Founded in 2011, Modamily boasts over 12,000 users and more than 50 babies born. At approximately $30/month, Modamily is less expensive than sister sites such as Family By Design.
“When I first saw this app, I thought wow, this is so unique!” says Michelle. “There were so many different people to choose from. There were a couple of questions to fill out and then it matched me with similar people. That’s how I found Josh.”
Not everyone is so excited by this new approach to family. Elizabeth Marquardt, co-principal investigator of the national study “Hooking Up, Hanging Out, and Hoping for Mr.
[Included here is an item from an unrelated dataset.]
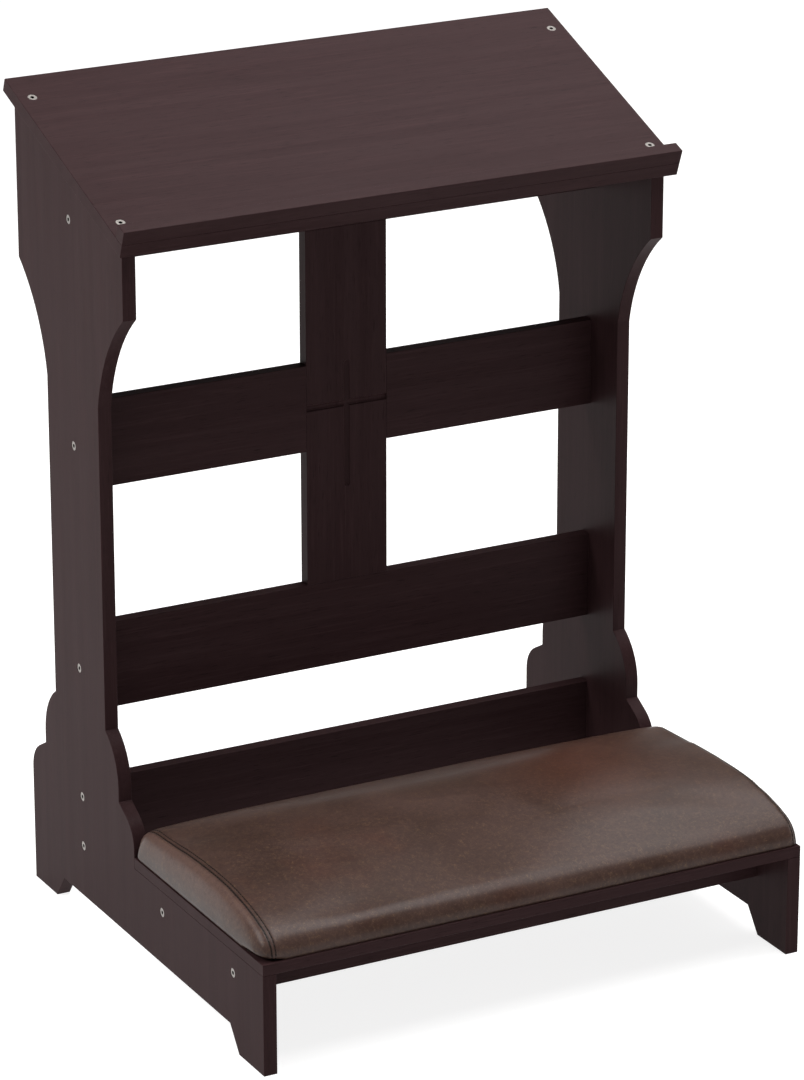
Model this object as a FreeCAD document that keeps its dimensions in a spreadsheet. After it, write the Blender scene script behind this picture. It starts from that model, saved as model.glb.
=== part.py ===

Right: College Women on Dating and Mating Today”, opposes co-parenting.
“It’s a terrible idea, deliberately consigning a child to be raised in two different worlds, with parents who did not even attempt to form a loving bond with one another,” she writes in an email.
On the other hand, experts such as Sarah J. Schoppe-Sullivan, Associate Professor with the Ohio State University Department of Psychology, argue that parenting partnerships can actually spare a child the future pain of divorce. She counters “certainly, from a research standpoint, I don’t think having a romantic relationship is necessary to have a good co-parenting relationship. Research shows that if parents can have a warm, cooperative, co-parenting relationship, then that’s going to be positive for the child’s development.”
Overall, Michelle is happy with her decision to co-parent. She continues to nourish her friendship with Josh and work on raising their child together. Although Lily is only 13 months old, Michelle is excited to watch her grow up and she wishes that someday, Lily will share the same privilege of wiping mushy green peas off her child’s face.